CEOCFO: Everyone wants to have better results. Everybody is looking at modeling and forecasting and simulation. Why should people turn to StatWizards LLC?
Mr. Boomer: For a couple of reasons. One is that we are one of the rare groups who have a foot in both the business and academic worlds along with extensive experience in, econometric and forecast modeling. We are one of the few companies with skills that span these areas. There are many consultants in this space, but because we have skills and tools that makes the process so easy and so quick, it is pretty hard to compete with us. We get universally good reviews for our consulting and software.
Aside from discrete-choice modeling, our other specialty is forecasting. We have a fair amount of experience with econometrics, as I used to work for Data Resources, Inc., at the time the most prominent econometric consulting company in the United States. A brainchild of Dr. Otto Eckstein, former chairman of the President’s Council of Economic Advisers, DRI built econometric models for the United States along with satellite models that the U.S still uses to produce economic forecasts. Working with the company for six years taught us something about how to build good models.

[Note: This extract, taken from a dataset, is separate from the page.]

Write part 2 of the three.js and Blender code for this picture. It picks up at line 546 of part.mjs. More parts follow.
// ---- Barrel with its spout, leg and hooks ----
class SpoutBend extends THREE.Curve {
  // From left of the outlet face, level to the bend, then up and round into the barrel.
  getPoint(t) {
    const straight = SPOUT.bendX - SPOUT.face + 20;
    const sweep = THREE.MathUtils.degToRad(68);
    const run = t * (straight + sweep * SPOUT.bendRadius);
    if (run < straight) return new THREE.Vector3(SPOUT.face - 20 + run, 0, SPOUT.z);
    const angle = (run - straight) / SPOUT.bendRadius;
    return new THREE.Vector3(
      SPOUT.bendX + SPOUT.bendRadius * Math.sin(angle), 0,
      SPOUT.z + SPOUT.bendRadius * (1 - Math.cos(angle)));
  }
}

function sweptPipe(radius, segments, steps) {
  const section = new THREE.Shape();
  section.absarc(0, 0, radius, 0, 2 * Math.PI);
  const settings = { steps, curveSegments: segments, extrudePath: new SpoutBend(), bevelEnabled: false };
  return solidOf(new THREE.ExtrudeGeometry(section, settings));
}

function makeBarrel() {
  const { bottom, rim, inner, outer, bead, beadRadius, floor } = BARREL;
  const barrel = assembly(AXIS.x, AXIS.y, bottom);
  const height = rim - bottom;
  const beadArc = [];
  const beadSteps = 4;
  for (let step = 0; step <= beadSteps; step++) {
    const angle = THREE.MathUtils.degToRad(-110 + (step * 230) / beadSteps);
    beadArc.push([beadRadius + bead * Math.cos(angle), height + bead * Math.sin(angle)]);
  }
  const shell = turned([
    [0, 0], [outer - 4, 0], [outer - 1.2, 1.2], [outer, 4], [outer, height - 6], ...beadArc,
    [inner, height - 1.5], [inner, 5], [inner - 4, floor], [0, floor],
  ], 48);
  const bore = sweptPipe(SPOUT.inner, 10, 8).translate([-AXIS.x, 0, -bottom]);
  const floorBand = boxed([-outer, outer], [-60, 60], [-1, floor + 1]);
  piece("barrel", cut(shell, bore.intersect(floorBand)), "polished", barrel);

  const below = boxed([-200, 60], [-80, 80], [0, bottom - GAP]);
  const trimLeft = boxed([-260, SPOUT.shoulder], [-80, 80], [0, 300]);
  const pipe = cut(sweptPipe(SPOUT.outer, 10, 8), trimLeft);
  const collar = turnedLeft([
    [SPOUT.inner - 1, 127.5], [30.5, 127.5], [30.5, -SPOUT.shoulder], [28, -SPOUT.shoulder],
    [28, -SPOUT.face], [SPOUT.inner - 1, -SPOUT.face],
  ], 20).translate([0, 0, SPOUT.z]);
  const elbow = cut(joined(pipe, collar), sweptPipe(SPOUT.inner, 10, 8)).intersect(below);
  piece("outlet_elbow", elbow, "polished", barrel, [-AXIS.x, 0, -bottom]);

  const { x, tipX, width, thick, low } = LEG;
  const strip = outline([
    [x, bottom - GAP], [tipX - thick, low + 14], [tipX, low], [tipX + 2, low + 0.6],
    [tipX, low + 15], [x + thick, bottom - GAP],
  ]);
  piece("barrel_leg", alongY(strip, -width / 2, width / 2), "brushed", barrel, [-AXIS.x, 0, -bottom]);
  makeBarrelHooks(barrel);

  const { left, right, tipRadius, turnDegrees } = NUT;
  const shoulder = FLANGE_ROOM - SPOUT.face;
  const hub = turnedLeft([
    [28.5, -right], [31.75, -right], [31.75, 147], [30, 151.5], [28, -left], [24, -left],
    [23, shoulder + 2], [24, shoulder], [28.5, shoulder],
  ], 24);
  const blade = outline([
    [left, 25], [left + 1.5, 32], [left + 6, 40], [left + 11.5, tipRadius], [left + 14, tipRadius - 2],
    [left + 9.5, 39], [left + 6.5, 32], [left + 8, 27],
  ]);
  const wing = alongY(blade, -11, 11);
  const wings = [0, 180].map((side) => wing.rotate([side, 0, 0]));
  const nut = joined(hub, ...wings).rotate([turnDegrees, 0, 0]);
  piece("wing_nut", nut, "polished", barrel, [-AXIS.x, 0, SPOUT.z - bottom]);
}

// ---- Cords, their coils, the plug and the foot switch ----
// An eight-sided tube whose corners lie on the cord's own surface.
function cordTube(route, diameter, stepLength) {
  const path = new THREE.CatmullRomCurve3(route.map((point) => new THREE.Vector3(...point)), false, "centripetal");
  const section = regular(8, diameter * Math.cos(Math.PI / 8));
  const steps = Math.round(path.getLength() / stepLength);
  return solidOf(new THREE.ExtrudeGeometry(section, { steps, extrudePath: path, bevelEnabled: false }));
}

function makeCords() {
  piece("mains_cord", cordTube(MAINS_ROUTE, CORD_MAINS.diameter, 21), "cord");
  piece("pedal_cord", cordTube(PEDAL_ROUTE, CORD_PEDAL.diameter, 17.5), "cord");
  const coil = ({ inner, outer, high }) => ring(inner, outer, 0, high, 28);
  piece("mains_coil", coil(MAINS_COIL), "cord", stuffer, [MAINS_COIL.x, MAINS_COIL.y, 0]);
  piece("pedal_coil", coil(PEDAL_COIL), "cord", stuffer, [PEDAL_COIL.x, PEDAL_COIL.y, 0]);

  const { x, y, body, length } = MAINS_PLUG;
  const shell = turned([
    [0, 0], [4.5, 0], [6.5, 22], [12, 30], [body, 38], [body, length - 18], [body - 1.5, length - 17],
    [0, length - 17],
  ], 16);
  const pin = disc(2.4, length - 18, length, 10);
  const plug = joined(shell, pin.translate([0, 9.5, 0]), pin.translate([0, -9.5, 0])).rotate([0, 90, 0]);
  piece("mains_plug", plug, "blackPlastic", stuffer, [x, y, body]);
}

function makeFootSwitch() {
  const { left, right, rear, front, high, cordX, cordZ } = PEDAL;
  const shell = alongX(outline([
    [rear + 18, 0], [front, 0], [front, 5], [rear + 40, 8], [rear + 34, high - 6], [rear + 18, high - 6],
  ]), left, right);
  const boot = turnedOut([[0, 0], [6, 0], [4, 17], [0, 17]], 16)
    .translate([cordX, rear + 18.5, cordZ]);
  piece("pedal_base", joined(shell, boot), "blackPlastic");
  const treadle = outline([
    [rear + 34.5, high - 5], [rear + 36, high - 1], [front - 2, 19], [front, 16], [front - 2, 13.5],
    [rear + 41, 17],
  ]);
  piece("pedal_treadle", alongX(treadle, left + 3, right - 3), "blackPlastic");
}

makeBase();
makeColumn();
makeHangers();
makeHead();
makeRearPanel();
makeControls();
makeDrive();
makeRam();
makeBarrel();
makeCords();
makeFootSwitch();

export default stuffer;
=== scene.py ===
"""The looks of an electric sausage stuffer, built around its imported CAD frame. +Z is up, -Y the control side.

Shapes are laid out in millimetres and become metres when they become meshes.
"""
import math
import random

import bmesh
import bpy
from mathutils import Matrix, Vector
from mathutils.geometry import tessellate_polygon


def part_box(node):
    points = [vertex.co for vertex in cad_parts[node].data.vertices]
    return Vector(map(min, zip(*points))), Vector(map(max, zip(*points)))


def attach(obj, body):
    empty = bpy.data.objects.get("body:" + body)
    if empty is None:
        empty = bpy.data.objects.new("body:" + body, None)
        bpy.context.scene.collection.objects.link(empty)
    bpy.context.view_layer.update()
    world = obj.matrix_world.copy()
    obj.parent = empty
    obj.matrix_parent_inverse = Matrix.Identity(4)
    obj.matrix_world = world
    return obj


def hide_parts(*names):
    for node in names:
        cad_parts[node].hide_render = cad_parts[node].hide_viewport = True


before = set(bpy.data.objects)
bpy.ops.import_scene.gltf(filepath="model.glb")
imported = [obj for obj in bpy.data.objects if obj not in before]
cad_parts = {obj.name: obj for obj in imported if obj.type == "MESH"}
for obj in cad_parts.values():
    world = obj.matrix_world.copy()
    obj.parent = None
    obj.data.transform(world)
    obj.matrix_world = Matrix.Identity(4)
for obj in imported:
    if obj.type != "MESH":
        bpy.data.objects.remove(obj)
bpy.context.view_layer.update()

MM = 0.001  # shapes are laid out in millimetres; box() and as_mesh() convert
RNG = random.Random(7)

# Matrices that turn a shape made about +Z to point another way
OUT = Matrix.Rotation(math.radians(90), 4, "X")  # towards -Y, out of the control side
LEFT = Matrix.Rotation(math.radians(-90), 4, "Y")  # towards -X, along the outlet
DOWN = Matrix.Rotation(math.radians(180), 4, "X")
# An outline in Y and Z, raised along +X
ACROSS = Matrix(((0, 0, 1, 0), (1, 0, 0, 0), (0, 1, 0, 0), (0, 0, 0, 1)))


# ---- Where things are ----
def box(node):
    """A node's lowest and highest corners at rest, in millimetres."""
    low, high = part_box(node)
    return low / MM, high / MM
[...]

A few years ago we came across two brilliant academic researchers, Peter Fader of the Wharton School and Bruce Hardie of the London School of Business, who developed an innovative idea for producing forecasts. Their methodology does two things. It produces forecasts at both an aggregate level and also at an individual level. If a company can provide a customer data base with a history of purchases their customers have made, we can grind the data through Excel, generating good projections for the probabilities of which customers will make purchases, when and for how much. We can also rank their entire customer data base by the economic value of each customer to the business. Those are, again, pretty powerful things that you cannot do otherwise.